For four years, she struggled between the genders, being bullied at school and online for being “weird”. At 18, she asked her family to start calling her “Zane” and using male pronouns. She began to think about formally transitioning – taking hormones to become more masculine.Her first doctor, in Whangarei, refused to even discuss the issue. “He was really transphobic,” Zahra says. “He said ‘You’re a female, you were born female, I pulled you out of your mother’.” Afterward, Zahra began seeing a counselor. They wrote a referral for a second GP, who arranged an appointment with an endocrinologist, who could prescribe testosterone – the first step on her journey to becoming male.

It took eight months to see the endocrinologist because of long wait-times in the public health service. During the wait, Zahra was required to meet a psychiatrist, who questioned her about her childhood, and how long she’d been dressing like a male. She was diagnosed with gender dysphoria – feeling at odds with one’s biological sex – paving the way for the endocrinologist to go ahead with the hormone treatment when the appointment came.

In December 2015, Zahra began taking testosterone, at first swallowing pills three times a day, and then via injection. After what seemed such a long wait for treatment, she expected to feel elated. But the euphoria many trans people describe at that point never really set in.

“I started getting really angry from the testosterone, which is a side effect,” she says. “But then I started getting depressed. I was like, why am I depressed? I should be happy.”

As the physical changes began, Zahra grew more and more anxious. She fought with family, often storming out of the house.

“I was getting a deeper voice, facial hair and many other changes but I just wasn’t happy with them,” she says. “I didn’t feel like myself.”

Then eight months in, things hit crisis point. Zahra tried to kill herself. Twice.

Her grandfather, Victor Rakich, found her, comatose after an overdose, and helped to save her life.

Zahra had been living with Rakich, a retired farmer, for four years prior to her transition. He “took her in”, he says, and Zahra loved life at his little farm let north of the township, where she hand-raised a duck named Ducky and bottle-fed the sheep.

Initially Rakich, who Zahra calls “Poppa”, struggled to accept his granddaughter’s new identity. He refused to call her Zane, despite wanting to support her. “I couldn’t handle it,” he says. “I said I can’t change. If you want to change, you change, but I can’t. But I wasn’t going to kick her out. I love her.”

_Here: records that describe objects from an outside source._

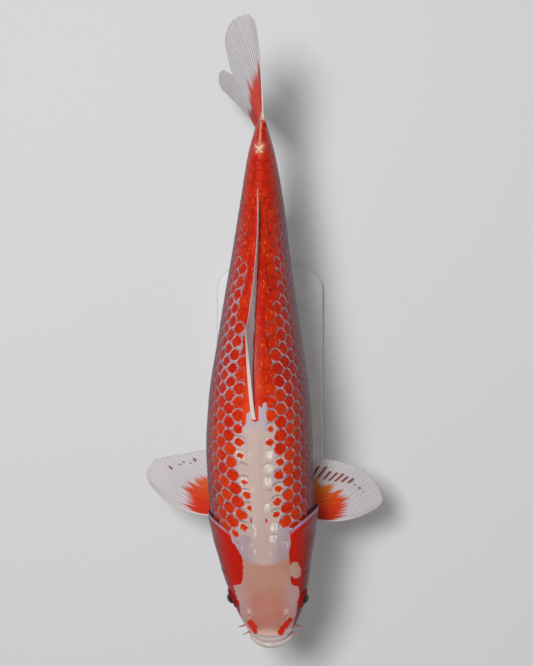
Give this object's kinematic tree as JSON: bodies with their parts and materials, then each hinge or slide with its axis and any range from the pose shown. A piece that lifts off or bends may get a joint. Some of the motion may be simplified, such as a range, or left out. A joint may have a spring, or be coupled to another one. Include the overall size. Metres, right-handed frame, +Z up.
{
  "type": "koi carp",
  "caption": "Life-size still model of a swimming koi carp, held over a flat base by two short rods.",
  "frame": {"origin": "centre of the underside of the display stand's base", "axes": "+Z up; the fish's head points to -Y and its tail to +Y; +X is the fish's left side"},
  "size_m": [0.2341, 0.5867, 0.2699],
  "materials": {
    "koi_skin": "wet satin scales, red over white",
    "koi_barbels": "soft satin skin",
    "koi_eyes": "glossy dark eye",
    "koi_fins": "thin pale ray fins",
    "stand_paint": "pale grey satin paint",
    "stand_steel": "brushed",
    "stand_pad": "grey resting pad"
  },
  "bodies": {
    "root": {"head": "koi_skin", "gill_cover_left": "koi_skin", "gill_cover_right": "koi_skin", "trunk": "koi_skin", "tail_stem": "koi_skin", "upper_lip": "koi_skin", "lower_lip": "koi_skin", "upper_barbel_left": "koi_barbels", "upper_barbel_right": "koi_barbels", "lower_barbel_left": "koi_barbels", "lower_barbel_right": "koi_barbels", "eye_left": "koi_eyes", "eye_right": "koi_eyes", "dorsal_fin": "koi_fins", "anal_fin": "koi_fins", "pectoral_fin_left": "koi_fins", "pectoral_fin_right": "koi_fins", "pelvic_fin_left": "koi_fins", "pelvic_fin_right": "koi_fins", "tail_fin_upper_lobe": "koi_fins", "tail_fin_lower_lobe": "koi_fins", "stand_base": "stand_paint", "stand_collar_front": "stand_steel", "stand_collar_rear": "stand_steel", "stand_rod_front": "stand_steel", "stand_rod_rear": "stand_steel", "stand_cup_front": "stand_pad", "stand_cup_rear": "stand_pad"}
  },
  "joints": []
}
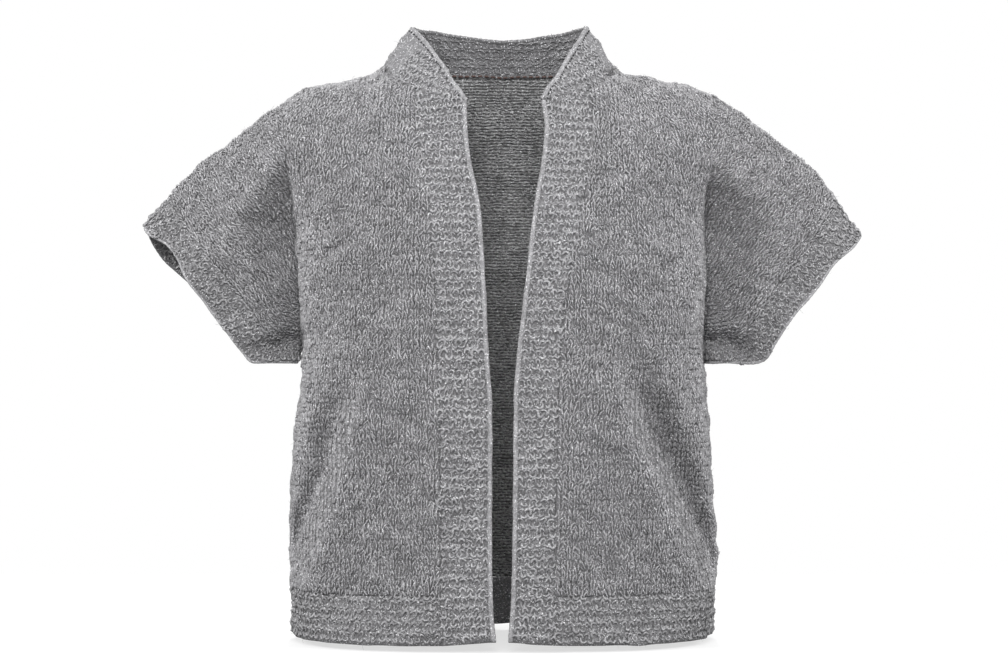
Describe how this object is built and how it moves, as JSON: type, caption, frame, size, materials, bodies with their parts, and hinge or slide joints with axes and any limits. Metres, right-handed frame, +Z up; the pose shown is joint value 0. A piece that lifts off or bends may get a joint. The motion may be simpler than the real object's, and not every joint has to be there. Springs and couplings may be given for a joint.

They puddled along like that until Zahra began taking testosterone.

“When she went on to those pills and stuff I could see her going downhill, but no one believed me,” Rakich says. He was concerned she hadn’t seen the endocrinologist again, despite the rapid change in her mood and appearance, and was told it was partially because of their remote location.

“I kept saying, why isn’t anyone monitoring her? Why isn’t anyone coming in? If you were in Auckland they’d do it, but since you’re in Kaitaia you can’t do it.”

Rakich says after the suicide attempts he pushed for Zahra to see another mental health specialist. This time, she was diagnosed with borderline Asperger’s syndrome, a mild form of autism.

“That’s when everything clicked,” Zahra says. “And that’s when I started doing some deep thinking.”

On the internet, she learned Asperger’s people commonly struggle with gender identity issues. Experts say this is because of a tendency to think in black and white, to have a very fixed idea of the rules, and therefore look for reasons why they don’t fit in – often landing on gender dysphoria as an answer.